**RECORDS FOR THIS EXERCISE:**
************
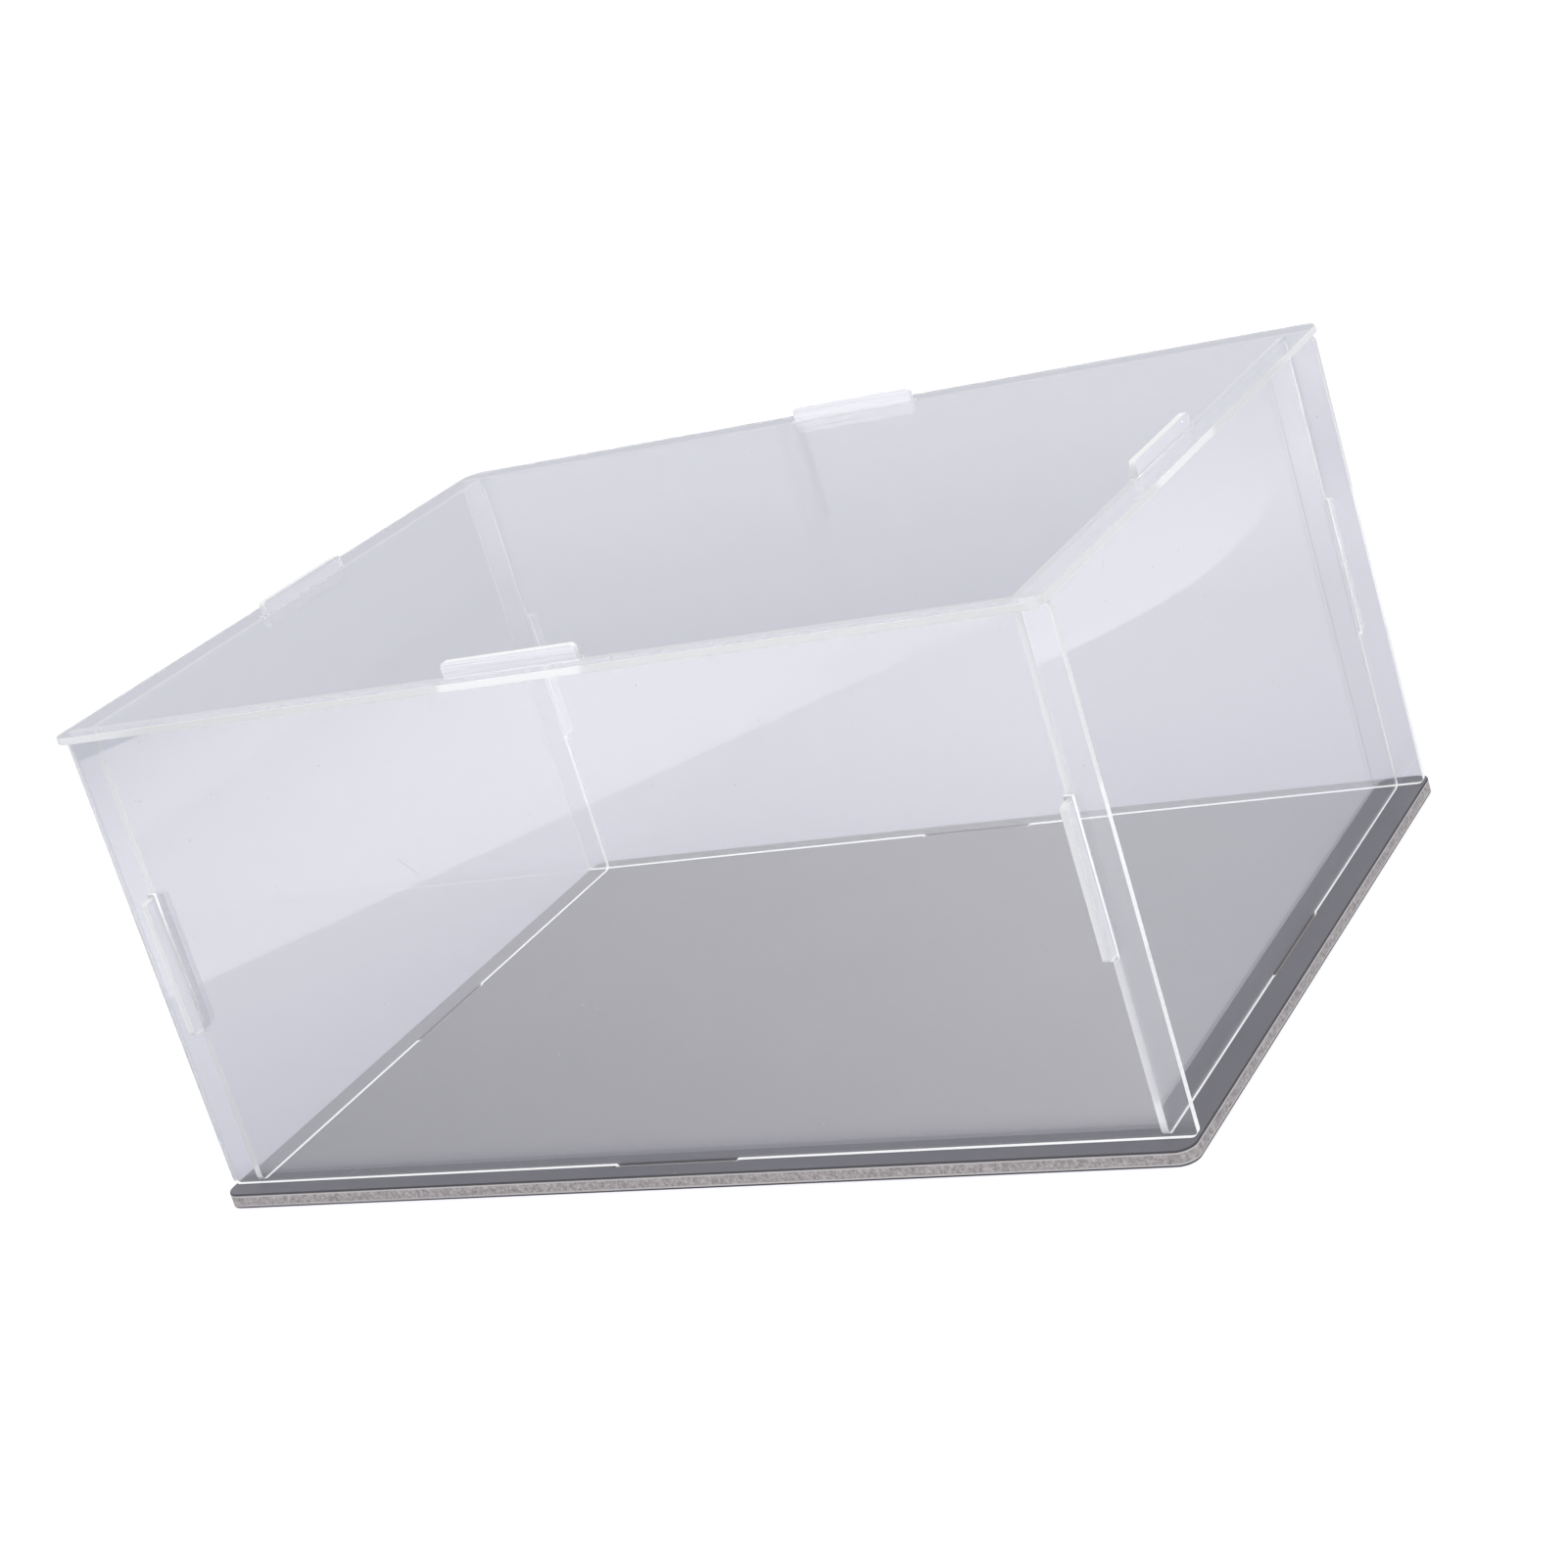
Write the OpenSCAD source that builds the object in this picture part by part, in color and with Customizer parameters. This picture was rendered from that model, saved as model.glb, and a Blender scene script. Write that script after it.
************
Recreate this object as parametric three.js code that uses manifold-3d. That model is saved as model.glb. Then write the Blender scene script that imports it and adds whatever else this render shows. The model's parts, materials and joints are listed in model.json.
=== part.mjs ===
************
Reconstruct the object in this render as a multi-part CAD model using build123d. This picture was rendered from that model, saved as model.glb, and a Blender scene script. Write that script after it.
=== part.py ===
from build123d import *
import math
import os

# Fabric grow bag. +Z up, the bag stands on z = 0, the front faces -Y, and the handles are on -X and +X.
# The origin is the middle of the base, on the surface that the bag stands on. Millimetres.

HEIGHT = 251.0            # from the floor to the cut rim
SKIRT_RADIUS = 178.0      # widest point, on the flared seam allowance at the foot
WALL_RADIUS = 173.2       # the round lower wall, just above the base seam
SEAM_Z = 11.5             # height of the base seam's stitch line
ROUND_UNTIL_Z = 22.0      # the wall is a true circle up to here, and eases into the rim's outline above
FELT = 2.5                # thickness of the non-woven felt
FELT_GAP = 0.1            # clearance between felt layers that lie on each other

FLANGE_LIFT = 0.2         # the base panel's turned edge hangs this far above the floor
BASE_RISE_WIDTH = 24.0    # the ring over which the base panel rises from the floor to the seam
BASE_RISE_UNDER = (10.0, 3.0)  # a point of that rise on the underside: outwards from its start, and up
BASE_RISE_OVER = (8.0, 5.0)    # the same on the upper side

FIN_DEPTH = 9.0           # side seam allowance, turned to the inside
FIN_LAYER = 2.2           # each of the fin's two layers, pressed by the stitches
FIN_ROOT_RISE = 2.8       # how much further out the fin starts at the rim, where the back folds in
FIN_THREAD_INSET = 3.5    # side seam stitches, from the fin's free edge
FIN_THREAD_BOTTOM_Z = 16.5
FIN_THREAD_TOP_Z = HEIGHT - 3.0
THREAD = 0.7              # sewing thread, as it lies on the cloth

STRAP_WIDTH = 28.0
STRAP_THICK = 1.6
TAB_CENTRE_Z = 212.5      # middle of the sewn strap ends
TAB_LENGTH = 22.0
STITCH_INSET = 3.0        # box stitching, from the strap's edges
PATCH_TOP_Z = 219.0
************
**WHAT IS EXPECTED:** List the lines of the entries that include "rendered".

**REPLY TO THE EXERCISE:**
Write the OpenSCAD source that builds the object in this picture part by part, in color and with Customizer parameters. This picture was rendered from that model, saved as model.glb, and a Blender scene script. Write that script after it.
Reconstruct the object in this render as a multi-part CAD model using build123d. This picture was rendered from that model, saved as model.glb, and a Blender scene script. Write that script after it.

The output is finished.